=== Raw data ===
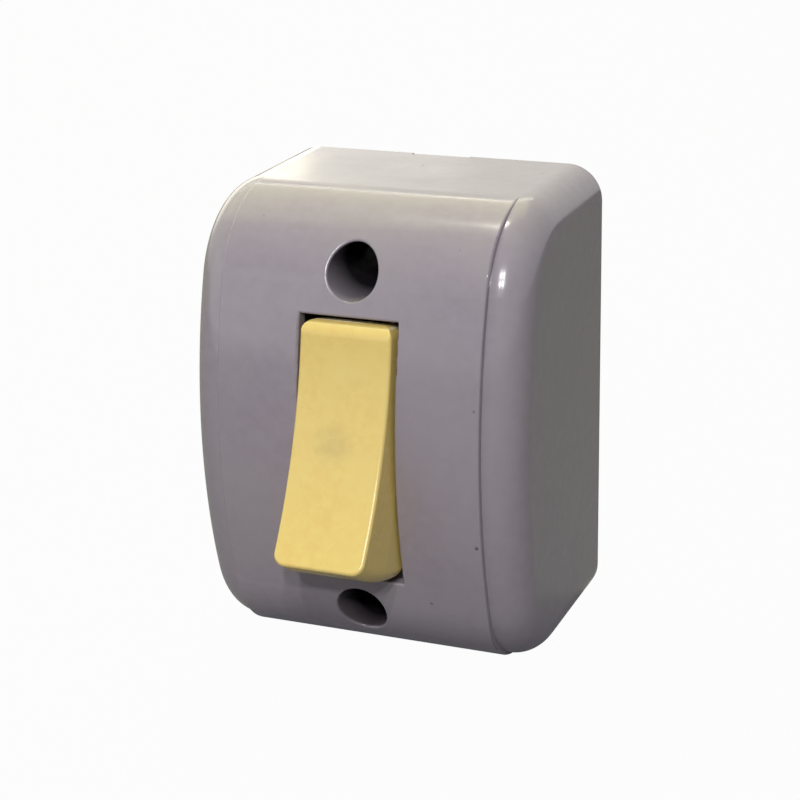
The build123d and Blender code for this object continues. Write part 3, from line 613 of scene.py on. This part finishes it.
def buildSpringTree(sizes, form, material):
    tree, given, ids = newTree("coilSpring", sizes)
    spine = addNode(tree, "GeometryNodeCurvePrimitiveBezierSegment", {"mode": "POSITION"}, {
        "Resolution": form["spineSteps"], "Start": given["Top"], "Start Handle": given["Below Top"],
        "End Handle": given["Above Foot"], "End": given["Foot"]})
    wire = addNode(tree, "GeometryNodeResampleCurve", inputs={
        "Curve": addNode(tree, "GeometryNodeCurvePrimitiveLine"), "Count": given["Points"]})
    # each point's share of the whole wire, and where that lies along the spine
    lastPoint = addNode(tree, "ShaderNodeMath", {"operation": "SUBTRACT"}, {0: given["Points"], 1: 1.0})
    part = addNode(tree, "ShaderNodeMath", {"operation": "DIVIDE"}, {
        0: addNode(tree, "GeometryNodeInputIndex"), 1: lastPoint})
    length = addNode(tree, "ShaderNodeMath", {"operation": "SUBTRACT"}, {
        0: given["Wound To"], 1: given["Wound From"]})
    share = addNode(tree, "ShaderNodeMath", {"operation": "MULTIPLY_ADD"}, {
        0: part, 1: length, 2: given["Wound From"]})
    angle = addNode(tree, "ShaderNodeMath", {"operation": "MULTIPLY"}, {0: share, 1: 2 * pi})
    swing = addNode(tree, "ShaderNodeMath", {"operation": "SINE"}, {0: angle})
    winding = addNode(tree, "ShaderNodeMath", {"operation": "DIVIDE"}, {0: given["End Winding"], 1: 2 * pi})
    closing = addNode(tree, "ShaderNodeMath", {"operation": "MULTIPLY"}, {0: winding, 1: swing})
    place = addNode(tree, "ShaderNodeMath", {"operation": "SUBTRACT"}, {0: share, 1: closing})
    onSpine = addNode(tree, "GeometryNodeSampleCurve", {"mode": "FACTOR"}, {
        "Curves": spine, "Factor": place})
    # round the spine
    turn = addNode(tree, "ShaderNodeMath", {"operation": "MULTIPLY"}, {0: angle, 1: given["Turns"]})
    level = addNode(tree, "ShaderNodeMath", {"operation": "MULTIPLY"}, {
        0: given["Radius"], 1: addNode(tree, "ShaderNodeMath", {"operation": "COSINE"}, {0: turn})})
    out = addNode(tree, "ShaderNodeMath", {"operation": "MULTIPLY"}, {
        0: given["Radius"], 1: addNode(tree, "ShaderNodeMath", {"operation": "SINE"}, {0: turn})})
    outward = addNode(tree, "ShaderNodeVectorMath", {"operation": "CROSS_PRODUCT"}, {
        0: onSpine.outputs["Tangent"], 1: (1, 0, 0)})
    sideways = addNode(tree, "ShaderNodeCombineXYZ", inputs={"X": level})
    away = addNode(tree, "ShaderNodeVectorMath", {"operation": "SCALE"}, {0: outward, "Scale": out})
    ring = addNode(tree, "ShaderNodeVectorMath", {"operation": "ADD"}, {0: sideways, 1: away})
    spot = addNode(tree, "ShaderNodeVectorMath", {"operation": "ADD"}, {
        0: onSpine.outputs["Position"], 1: ring})
    coil = addNode(tree, "GeometryNodeSetPosition", inputs={"Geometry": wire, "Position": spot})
    section = addNode(tree, "GeometryNodeCurvePrimitiveCircle", inputs={
        "Resolution": form["wireFacets"], "Radius": given["Wire Radius"]})
    drawn = addNode(tree, "GeometryNodeCurveToMesh", inputs={
        "Curve": coil, "Profile Curve": section, "Fill Caps": True})
    endTree(tree, addNode(tree, "GeometryNodeSetShadeSmooth", inputs={"Geometry": drawn}), material)
    return tree, ids


# each length's share of the wire, its two bodies, and where it leaves the first for the second
springLengths = {
    "coilSpring": (0.0, rockerSpring["meeting"], "rocker", "case",
                   springTop, springFoot + nibWay * rockerSpring["stillHigh"]),
    "coilSpringFoot": (rockerSpring["meeting"], 1.0, "case", "contact_bar",
                       springFoot + nibWay * rockerSpring["stillLow"],
                       springFoot + nibWay * rockerSpring["nibTop"]),
}
for name, (woundFrom, woundTo, upper, lower, start, end) in springLengths.items():
    steps = round((woundTo - woundFrom) * rockerSpring["turns"] * rockerSpring["stepsPerTurn"])
    sizes = {**springSizes, "Wound From": woundFrom, "Wound To": woundTo, "Points": steps + 1}
    tree, ids = buildSpringTree(sizes, rockerSpring, finishes["springWire"])
    spring = growMesh(name, tree, ids, sizes, finishes["springWire"])
    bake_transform(spring)
    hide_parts("rocker_spring")
    print(name, "made,", len(spring.data.polygons), "faces")

# Floor, pale and wide, level with the bottom of the housing. The camera sees it nearly
# white, gloss sees it partly white, and it keeps the object's shadow
stageFloor = {
    "size": 8.0,
    "colour": "#7e7f85",
    "white": "#ffffff",
    "whiteToCamera": 0.97,
    "whiteInGloss": 0.06,
}
bpy.ops.mesh.primitive_plane_add(size=stageFloor["size"], location=(0, 0, cadBounds[0].z))
floor = bpy.context.object
floor.name = "floor"
floorMaterial, tree = newMaterial("paleFloor")
light = addNode(tree, "ShaderNodeLightPath")
clear = addNode(tree, "ShaderNodeMath", {"operation": "MAXIMUM"}, {
    0: light.outputs["Is Camera Ray"], 1: light.outputs["Is Transmission Ray"]})
seen = addNode(tree, "ShaderNodeMath", {"operation": "MULTIPLY"}, {
    0: clear, 1: stageFloor["whiteToCamera"]})
share = addNode(tree, "ShaderNodeMath", {"operation": "MULTIPLY_ADD", "use_clamp": True}, {
    0: light.outputs["Is Glossy Ray"], 1: stageFloor["whiteInGloss"], 2: seen})
matt = addNode(tree, "ShaderNodeBsdfDiffuse", inputs={"Color": toLinear(stageFloor["colour"])})
white = addNode(tree, "ShaderNodeEmission", inputs={"Color": toLinear(stageFloor["white"])})
mixed = addNode(tree, "ShaderNodeMixShader", inputs={0: share, 1: matt, 2: white})
addNode(tree, "ShaderNodeOutputMaterial", inputs={"Surface": mixed})
floor.data.materials.append(floorMaterial)

# World: white where it is seen straight, through glass or in gloss, and a dim room otherwise
studioWorld = {
    "room": 0.18,
    "roomColour": "#f1f0ff",
    "backdrop": 1.0,
    "backdropColour": "#ffffff",
}
world = bpy.data.worlds.new("studio")
scene.world = world
world.use_nodes = True
tree = world.node_tree
tree.nodes.clear()
light = addNode(tree, "ShaderNodeLightPath")
seen = addNode(tree, "ShaderNodeMath", {"operation": "MAXIMUM"}, {
    0: light.outputs["Is Camera Ray"], 1: light.outputs["Is Transmission Ray"]})
seenOrGloss = addNode(tree, "ShaderNodeMath", {"operation": "MAXIMUM"}, {
    0: seen, 1: light.outputs["Is Glossy Ray"]})
room = addNode(tree, "ShaderNodeBackground", inputs={
    "Color": toLinear(studioWorld["roomColour"]), "Strength": studioWorld["room"]})
backdrop = addNode(tree, "ShaderNodeBackground", inputs={
    "Color": toLinear(studioWorld["backdropColour"]), "Strength": studioWorld["backdrop"]})
mixed = addNode(tree, "ShaderNodeMixShader", inputs={0: seenOrGloss, 1: room, 2: backdrop})
addNode(tree, "ShaderNodeOutputWorld", inputs={"Surface": mixed})

# Lamps, each aimed at the housing. The key is four small lamps side by side, which leave a
# cluster of small highlights. The ceiling lights the top without a reflection of its own, and
# the skylight leaves a faint one
lamps = {
    "ceiling": {
        "place": (-0.36, 0.36, 0.74), "size": (1.05, 0.78), "watts": 6.4, "colour": "#fcfdcb",
        "inGloss": False},
    "skylight": {"place": (-0.36, 0.36, 0.75), "size": (1.05, 0.78), "watts": 2.9, "colour": "#fcfdb8"},
    "keyUpperLeft": {
        "place": (0.105, -0.615, 0.525), "size": (0.022, 0.022), "watts": 1.17, "colour": "#fffdff"},
    "keyUpperRight": {
        "place": (0.215, -0.580, 0.510), "size": (0.018, 0.018), "watts": 0.96, "colour": "#fffdff"},
    "keyLowerLeft": {
        "place": (0.115, -0.675, 0.405), "size": (0.018, 0.018), "watts": 1.00, "colour": "#fffdff"},
    "keyLowerRight": {
        "place": (0.225, -0.635, 0.395), "size": (0.024, 0.024), "watts": 1.15, "colour": "#fffdff"},
    "window": {"place": (-0.71, 0.70, 0.22), "size": (0.70, 0.32), "watts": 1.2, "colour": "#fff8dc"},
    "fill": {"place": (-0.55, -0.50, 0.16), "size": (0.70, 0.36), "watts": 0.60, "colour": "#f6f4ff"},
    "sash": {"place": (-0.470, 0.981, 0.208), "size": (0.205, 0.16), "watts": 0.07, "colour": "#fffdf0"},
    "tube": {"place": (-0.50, 0.96, 0.66), "size": (0.9, 0.03), "watts": 0.6, "colour": "#fffdf2"},
    "bulb": {"place": (-0.17, 0.11, 0.74), "size": (0.08, 0.06), "watts": 0.9, "colour": "#fffdf2"},
}
aim = Vector((0, -0.02, 0))  # inside the housing
for name, values in lamps.items():
    data = bpy.data.lights.new(name, "AREA")
    data.shape = "RECTANGLE"
    data.size, data.size_y = values["size"]
    data.energy = values["watts"]
    data.color = toLinear(values["colour"])[:3]
    lamp = bpy.data.objects.new(name, data)
    scene.collection.objects.link(lamp)
    lamp.location = values["place"]
    lamp.rotation_euler = (aim - lamp.location).to_track_quat("-Z", "Y").to_euler()
    lamp.visible_camera = False
    lamp.visible_glossy = values.get("inGloss", True)

# Camera, solved from the photograph's outlines
cameraFit = {
    "place": Vector((110.436, -288.447, 104.384)) * mm,
    "right": Vector((0.92793903, 0.37217737, -0.02032625)),
    "up": Vector((-0.10621306, 0.3163026, 0.94269372)),
    "lens": 94.445,
    "sensor": 36,
    "nearest": 0.01,
}
cameraBack = cameraFit["right"].cross(cameraFit["up"])
cameraData = bpy.data.cameras.new("camera")
cameraData.sensor_width = cameraFit["sensor"]
cameraData.lens = cameraFit["lens"]
cameraData.clip_start = cameraFit["nearest"]
camera = bpy.data.objects.new("camera", cameraData)
scene.collection.objects.link(camera)
camera.matrix_world = Matrix.Translation(cameraFit["place"]) @ Matrix(
    (cameraFit["right"], cameraFit["up"], cameraBack)).transposed().to_4x4()
scene.camera = camera
scene.view_settings.view_transform = "Standard"
print("stage, lamps and camera in place")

=== Direction ===
Scan the material line by line and report each one that contains "finishes".

=== Exercise output ===
The build123d and Blender code for this object continues. Write part 3, from line 613 of scene.py on. This part finishes it.
    tree, ids = buildSpringTree(sizes, rockerSpring, finishes["springWire"])
    spring = growMesh(name, tree, ids, sizes, finishes["springWire"])